Nano CaCO₃ seeding for improving properties of limestone calcined clay cement through in-situ carbonation

Abstract

This study proposes an effective strategy to simultaneously enhance the mechanical performance and CO₂ sequestration capacity of limestone calcined clay cement (LC³) incorporating low-grade calcined clay through aqueous carbonation. 25% of the cement fraction in LC³ was subjected to aqueous carbonation for 10 to 40 mins with a water-to-solid ratio of 2.0, leading to the in-situ precipitation of nano-sized CaCO₃. A maximum CO₂ uptake of 15.78% was achieved after 40 min of carbonation.

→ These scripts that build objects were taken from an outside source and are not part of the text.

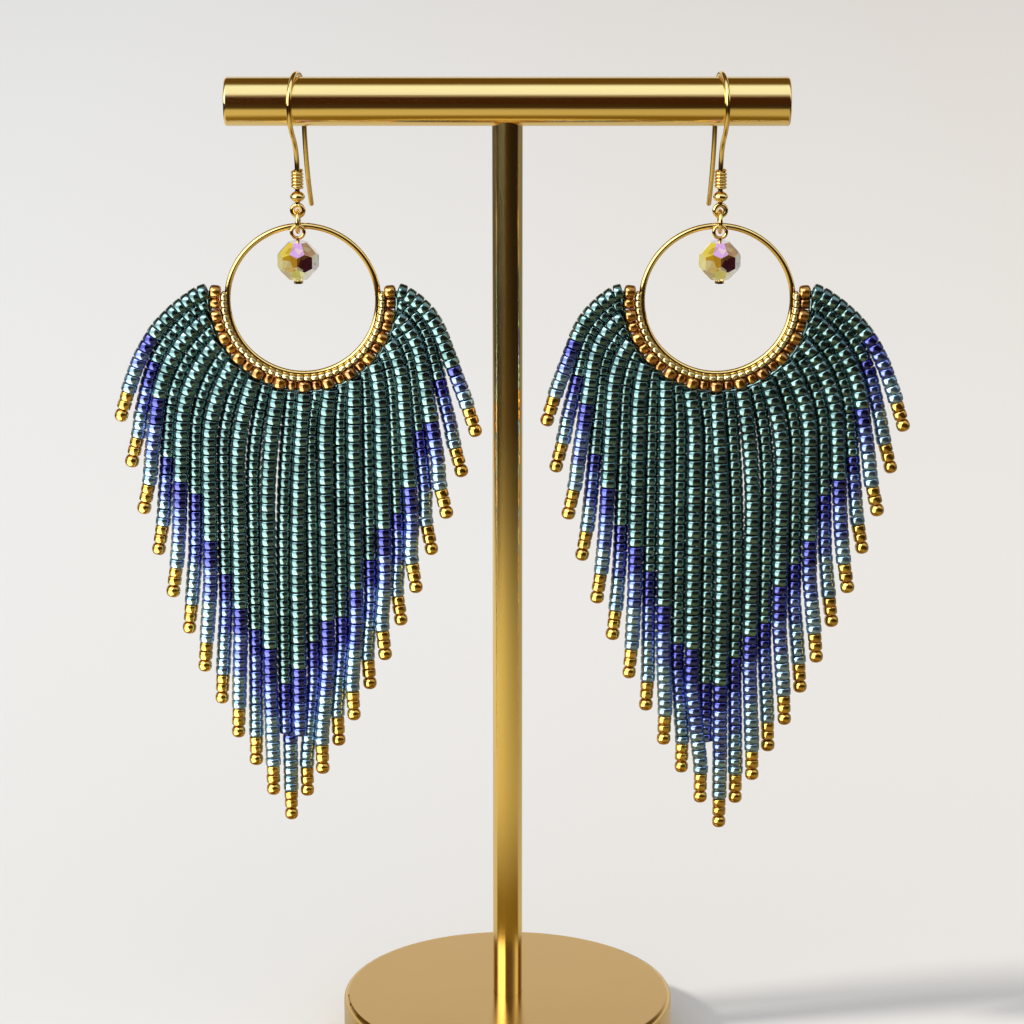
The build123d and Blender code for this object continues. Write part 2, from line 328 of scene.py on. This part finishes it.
def strand_route(earring, index):
    """Where one strand runs, in the plane of the hoop, as the model has it."""
    first_right = strand_count // 2
    side = -1 if index < first_right else 1
    if side < 0:
        inward = index / (first_right - 1)
    else:
        inward = (strand_count - 1 - index) / (strand_count - 1 - first_right)
    outward = 1 - inward
    is_middle = inward == 1
    across, height = hoop_centre(earring)
    turn = band_turn(index / (strand_count - 1))
    leave = turn * (1 - strand_droop)
    tuck = abs(sin(turn - leave))
    start_radius = backing_inner_radius + strand_diameter / 2 * tuck + start_inset
    start = (across + start_radius * sin(turn), height - start_radius * cos(turn))
    band_radius = first_bead_radius + first_bead_tuck * tuck
    at_band = (across + band_radius * sin(turn), height - band_radius * cos(turn))

    half = next(row for row in fringe_halves if (row["earring"], row["side"]) == (earring["name"], side))
    fall_share = (1 + fall_curve) * inward - fall_curve * inward**2
    tip_drop = half["drop"] + (earring["drop"] - half["drop"]) * fall_share
    tip_spread = half["spread"] * (1 - inward ** half["crowding"])
    tip = (
        earring["x"] + earring["sway"] * inward + side * tip_spread,
        bar_axis_height - tip_drop,
    )
    tip_lean = side * radians(outer_tip_lean * outward**tip_lean_power)
    tip_run = tip_length + (middle_column if is_middle else 0)
    neck = (tip[0] - tip_run * sin(tip_lean), tip[1] + tip_run * cos(tip_lean))
    column = earring["x"] + earring["shift"] + column_pitch * (index - first_right + 0.5)
    column_share = min(1, 2 * inward)
    settle = middle_join if is_middle else shortest_settle + settle_length * inward
    lean = side * radians(outer_strand_lean * outward**strand_lean_power)
    above_neck = neck[0] - settle * tan(lean)
    foot = (above_neck + (column - above_neck) * column_share, neck[1] + settle)

    gap = (foot[0] - start[0], foot[1] - start[1])
    length = hypot(*gap)
    cross = sin(leave) * cos(lean) - cos(leave) * sin(lean)
    to_corner = length
    if abs(cross) > nearly_straight:
        to_corner = (gap[0] * cos(lean) + gap[1] * sin(lean)) / cross
    longest_share = middle_bend_share + (outer_bend_share - middle_bend_share) * outward
    reach = min(max(to_corner, shortest_bend), longest_share * length)
    corner_height = start[1] - reach * cos(leave)
    corner = (foot[0] - (corner_height - foot[1]) * tan(lean), corner_height)
    return {
        "at_band": at_band,
        "start": start,
        "corner": corner,
        "foot": foot,
        "neck": neck,
        "tip": tip,
        "depth": hoop_depth + strand_stagger * (1 if index % 2 else -1),
        "inward": inward,
        "is_middle": is_middle,
        "side": side,
    }


def strand_line(route):
    """The strand's middle line as close points from the amber bead to its foot, rounded at the bend."""
    start = np.array(route["start"])
    corner = np.array(route["corner"])
    foot = np.array(route["foot"])
    first = (corner - start) / np.linalg.norm(corner - start)
    second = (foot - corner) / np.linalg.norm(foot - corner)
    cut = bend_fill * min(np.linalg.norm(corner - start), np.linalg.norm(foot - corner))
    points = [route["at_band"]]
    for share in np.linspace(0, 1, bend_points):
        before = corner - (1 - share) * cut * first
        after = corner + share * cut * second
        points.append(before + share * (after - before))
    points.append(foot)
    return np.array([(x, route["depth"], z) for x, z in points])


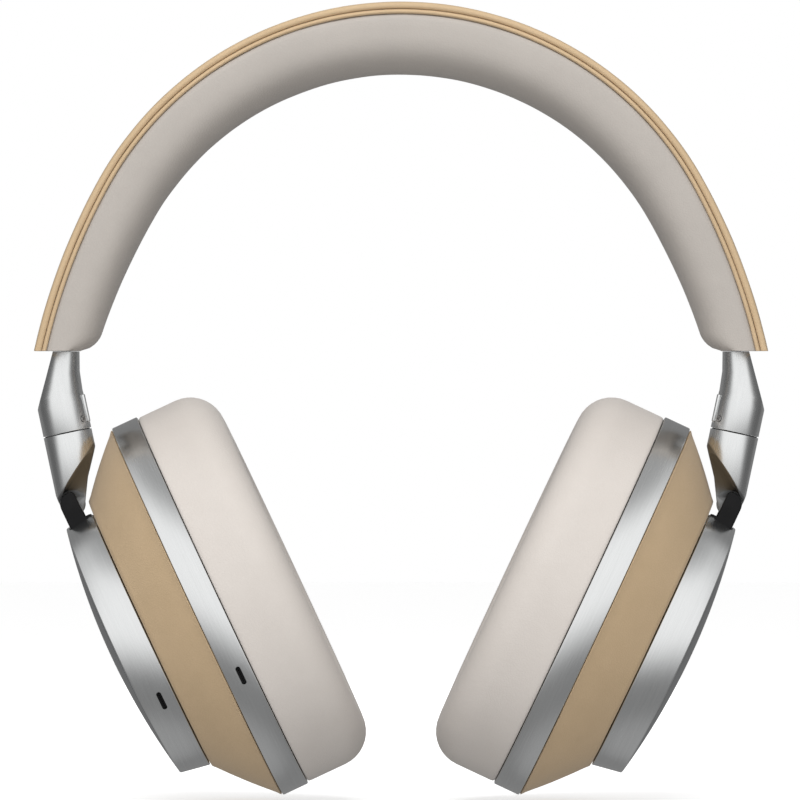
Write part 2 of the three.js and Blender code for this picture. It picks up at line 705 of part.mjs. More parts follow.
addHeadband();
const rightSide = new THREE.Group();
const leftSide = new THREE.Group();
leftSide.scale.x = -1;
headphones.add(rightSide, leftSide);
addArm(rightSide, 'right');
addArm(leftSide, 'left');
addCup(rightSide, 'right', rightControls);
addCup(leftSide, 'left', leftControls);

export default headphones;
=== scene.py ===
"""Over ear wireless headphones: leather headband and cushions on aluminium arms, yokes and ear cups."""
import math
import bmesh
import bpy
from mathutils import Matrix, Vector, noise


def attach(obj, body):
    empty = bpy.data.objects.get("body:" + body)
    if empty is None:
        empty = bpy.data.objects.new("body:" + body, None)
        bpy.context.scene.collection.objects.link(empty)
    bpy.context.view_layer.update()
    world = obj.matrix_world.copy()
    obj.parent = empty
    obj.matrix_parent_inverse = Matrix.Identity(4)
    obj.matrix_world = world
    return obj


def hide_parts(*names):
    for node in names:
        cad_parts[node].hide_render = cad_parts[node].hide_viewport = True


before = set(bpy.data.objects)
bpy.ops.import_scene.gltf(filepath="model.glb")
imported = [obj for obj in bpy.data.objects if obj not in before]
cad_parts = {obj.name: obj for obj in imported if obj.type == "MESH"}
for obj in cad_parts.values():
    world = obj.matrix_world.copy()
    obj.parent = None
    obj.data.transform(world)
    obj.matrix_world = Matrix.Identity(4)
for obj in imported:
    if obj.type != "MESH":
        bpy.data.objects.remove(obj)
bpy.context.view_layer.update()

# Sizes, in millimetres, as in the solid model -----------------------------------------------------------
MM = 0.001
MERGE = 1e-4  # points nearer than this are one
CROWN_RADIUS, SIDE_RADIUS = 86.5, 158.5  # headband's outer surface over the head and down the sides
CROWN_TURN = math.radians(61)  # from the top to where the side's curve begins
BAND_DEPTH, BAND_END_DEPTH = 18.3, 15.2  # at the crown and at the ends
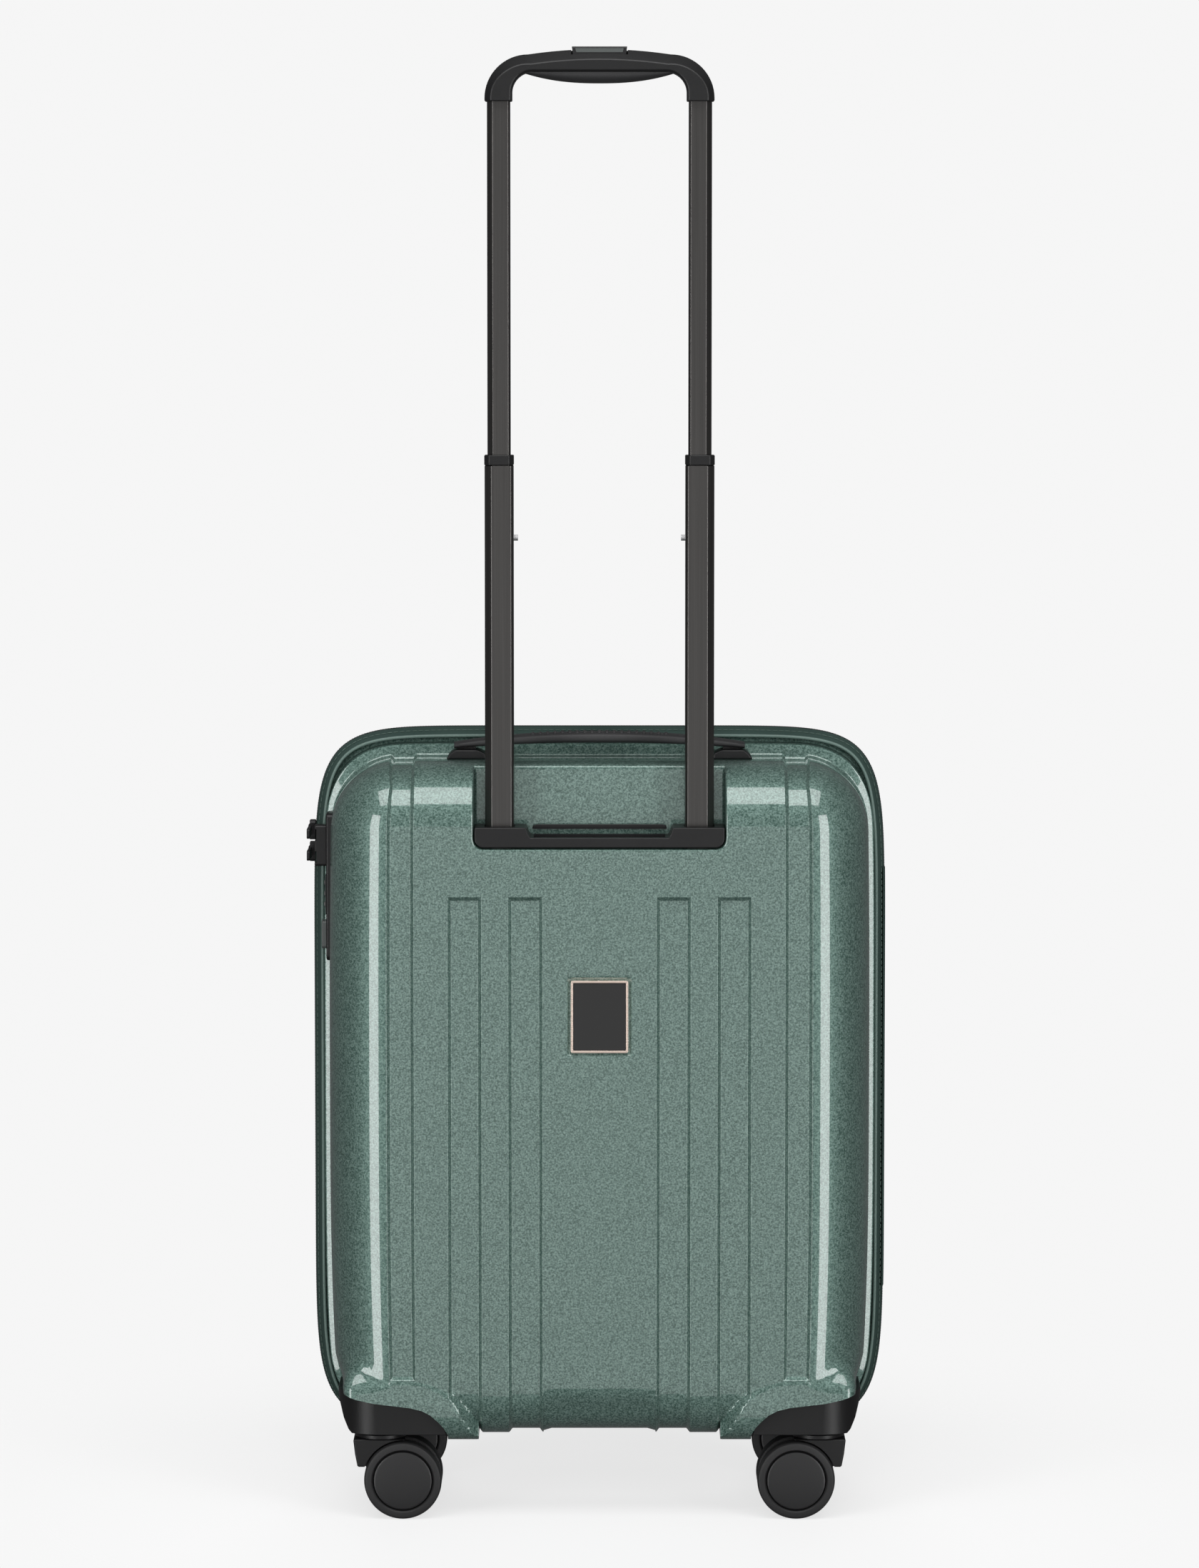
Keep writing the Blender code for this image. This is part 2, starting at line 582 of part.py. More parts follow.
for half, side_y in (("rear", -1), ("front", 1)):
    for side_x, hand in ((-1, "left"), (1, "right")):
        corner = f"{half}_{hand}"
        swivel_x, swivel_y = side_x * CASTER_X, side_y * CASTER_Y
        axle_x = swivel_x - side_x * TRAIL

        housing_outline = [(x + 0.0004, z - 0.0004) for x, z in WELL_EDGE] + HOUSING_SIDE
        housing_outline[0] = (housing_outline[0][0], HOUSING_BOTTOM)
        near, far = HOUSING_Y + 0.0004, HOUSING_BACK
        name = f"{corner}_caster_housing"
        housing = corner_plate(name, housing_outline, near, far, side_x, side_y, BLACK)
        bore_centre = (swivel_x, swivel_y, 0.065)
        combine(housing, round_bar(f"{corner}_pin_bore_cutter", bore_centre, "Z", 0.0063, 0.020, 16))

        wedge_outline = [(0.019, top_z), (0.0155, 0.0365), (0.009, 0.0365), (-0.004, top_z)]
        wedge_outline = [(swivel_x + side_x * u, v) for u, v in wedge_outline]
        web_outline = [(0.012, top_z), (-TRAIL + 0.005, 0.020), (-TRAIL - 0.006, 0.022), (-TRAIL, top_z)]
        web_outline = [(swivel_x + side_x * u, v) for u, v in web_outline]
        fork = plate(
            f"{corner}_fork", [wedge_outline], swivel_y - 0.017, swivel_y + 0.017, "Y", BLACK
        )
        clearance = round_bar(
            f"{corner}_wheel_clearance", (axle_x, swivel_y, WHEEL_RADIUS), "Y", 0.0283, 0.06, 24
        )
        combine(fork, clearance)
        web_half = WEB_HALF - 2 * GAP
        web = plate(f"{corner}_web", [web_outline], swivel_y - web_half, swivel_y + web_half, "Y")
        disc_height = 0.0044
        disc = round_bar(
            f"{corner}_disc", (swivel_x, swivel_y, top_z - disc_height / 2), "Z", 0.0185, disc_height
        )
        pin = round_bar(f"{corner}_pin", (swivel_x, swivel_y, 0.0645), "Z", 0.006, 0.018, 16)
        join(fork, web, disc, pin)
        axle_centre = (axle_x, swivel_y, WHEEL_RADIUS)
        combine(fork, round_bar(f"{corner}_axle_hole", axle_centre, "Y", AXLE_RADIUS + GAP, 0.05, 12))
        round_bar(f"{corner}_axle", axle_centre, "Y", AXLE_RADIUS, 0.034, 12, STEEL)

        for place, direction in (("outer", side_y), ("inner", -side_y)):
            face = Matrix.Translation((axle_x, swivel_y + direction * WEB_HALF, WHEEL_RADIUS))
            turn = Matrix.Rotation(-direction * math.pi / 2, 4, "X")
            turn @= Matrix.Rotation(math.pi / WHEEL_SIDES, 4, "Z")  # a flat of each wheel is lowest
            turned(f"{corner}_wheel_{place}", wheel_profile, face @ turn, RUBBER, WHEEL_SIDES)
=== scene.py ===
import math

import bmesh
import bpy
import numpy as np
from mathutils import Matrix, Vector


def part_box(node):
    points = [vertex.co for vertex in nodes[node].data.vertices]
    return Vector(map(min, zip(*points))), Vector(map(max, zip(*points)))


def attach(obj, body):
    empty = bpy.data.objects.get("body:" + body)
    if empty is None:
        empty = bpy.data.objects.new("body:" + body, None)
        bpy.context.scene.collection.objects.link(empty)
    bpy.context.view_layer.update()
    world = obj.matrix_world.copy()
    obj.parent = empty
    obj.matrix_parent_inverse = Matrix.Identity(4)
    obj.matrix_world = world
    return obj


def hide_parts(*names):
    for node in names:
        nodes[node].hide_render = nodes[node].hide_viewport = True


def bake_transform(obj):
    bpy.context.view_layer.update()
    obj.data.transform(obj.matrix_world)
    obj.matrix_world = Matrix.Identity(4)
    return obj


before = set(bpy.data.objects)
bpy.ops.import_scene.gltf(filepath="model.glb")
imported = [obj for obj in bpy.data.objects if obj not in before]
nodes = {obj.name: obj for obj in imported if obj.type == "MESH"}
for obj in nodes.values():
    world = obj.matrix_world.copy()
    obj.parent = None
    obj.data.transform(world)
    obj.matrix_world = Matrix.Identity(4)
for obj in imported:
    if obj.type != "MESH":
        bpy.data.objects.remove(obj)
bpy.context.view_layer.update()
MM = 0.001

# ---- camera, floor and studio light -------------------------------------------------------------
# A white sweep with upright softboxes at the front left and right, one overhead and a broad frontal
# one, and two more, in front and behind, that gloss doesn't show. The floor is a matt white disc
# that runs out softly into the white of the sweep.

scene = bpy.context.scene
scene.view_settings.view_transform = "Standard"

camera = bpy.data.objects.new("camera", bpy.data.cameras.new("camera"))
scene.collection.objects.link(camera)
scene.camera = camera
camera.data.sensor_fit = "HORIZONTAL"
camera.data.sensor_width = 36
camera.data.lens = 174.3
camera.location = (0, -4.1, 0.8674)
camera.rotation_euler = (math.radians(90 - 5), 0, 0)


class Wire:
    """One output socket of a material; sums and products written on it become Math nodes."""

    def __init__(self, finish, socket):
        self.finish = finish
        self.socket = socket

    def _math(self, operation, *values):
        return self.finish.node("ShaderNodeMath", {"operation": operation}, *values)

    def __add__(self, other):
        return self._math("ADD", self, other)

    __radd__ = __add__

    def __sub__(self, other):
        return self._math("SUBTRACT", self, other)

    def __rsub__(self, other):
        return self._math("SUBTRACT", other, self)

    def __mul__(self, other):
        return self._math("MULTIPLY", self, other)

    __rmul__ = __mul__

    def wave(self):
        return self._math("SINE", self)

    def size(self):
        return self._math("ABSOLUTE", self)

    def between(self, low, high):
        """0 below low, 1 above high, smooth between."""
        settings = {"interpolation_type": "SMOOTHSTEP"}
        return self.finish.node("ShaderNodeMapRange", settings, Value=self, From_Min=low, From_Max=high)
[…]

After mixing with the remaining materials of the LC³ formulation, the synergistic dilution and nucleation effects of in-situ nano CaCO₃ promoted the hydration of silicate and aluminate phases, thereby refining the pore structure of LC³. At 3 days, the fraction of fine capillary pores (10-50 nm) increased remarkably, reaching 54% and 60% after 30 and 40 min of carbonation, respectively, and this refinement was largely preserved at 28 days. Consequently, the 28-day compressive strength of LC³ mortars increased by 34.93% and 32.07% at carbonation durations of 30 and 40 min, respectively, compared with the control group. However, substantial consumption of portlandite during pre-carbonation constrained the later development of carboaluminate phases, which highlights a trade-off between enhanced early hydration and limited availability of secondary hydration products. These findings offer new insights into the role of in-situ CaCO₃ precipitation in modifying hydration and pore structure, demonstrating that aqueous carbonation is an effective route to enhance LC³ performance while facilitating CO₂ sequestration.